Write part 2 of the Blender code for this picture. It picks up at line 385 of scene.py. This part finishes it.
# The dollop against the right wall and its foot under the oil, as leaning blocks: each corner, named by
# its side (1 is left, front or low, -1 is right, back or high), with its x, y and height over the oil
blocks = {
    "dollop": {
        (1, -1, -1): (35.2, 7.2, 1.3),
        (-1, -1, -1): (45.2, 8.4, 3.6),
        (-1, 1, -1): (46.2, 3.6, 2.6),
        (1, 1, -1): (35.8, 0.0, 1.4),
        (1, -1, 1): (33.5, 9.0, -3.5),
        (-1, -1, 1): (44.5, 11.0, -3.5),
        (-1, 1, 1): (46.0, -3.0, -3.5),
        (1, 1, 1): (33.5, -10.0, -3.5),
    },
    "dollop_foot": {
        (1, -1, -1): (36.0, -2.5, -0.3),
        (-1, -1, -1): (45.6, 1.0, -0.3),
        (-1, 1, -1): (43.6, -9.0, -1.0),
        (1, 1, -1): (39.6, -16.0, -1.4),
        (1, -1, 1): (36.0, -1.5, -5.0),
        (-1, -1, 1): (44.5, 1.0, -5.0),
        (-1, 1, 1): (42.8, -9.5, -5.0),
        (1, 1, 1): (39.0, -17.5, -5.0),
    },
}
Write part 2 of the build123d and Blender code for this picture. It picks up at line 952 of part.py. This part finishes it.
+ + + +
→ Written problem:
Return nothing except the number of lines that include the string "This".

→ Task response:
2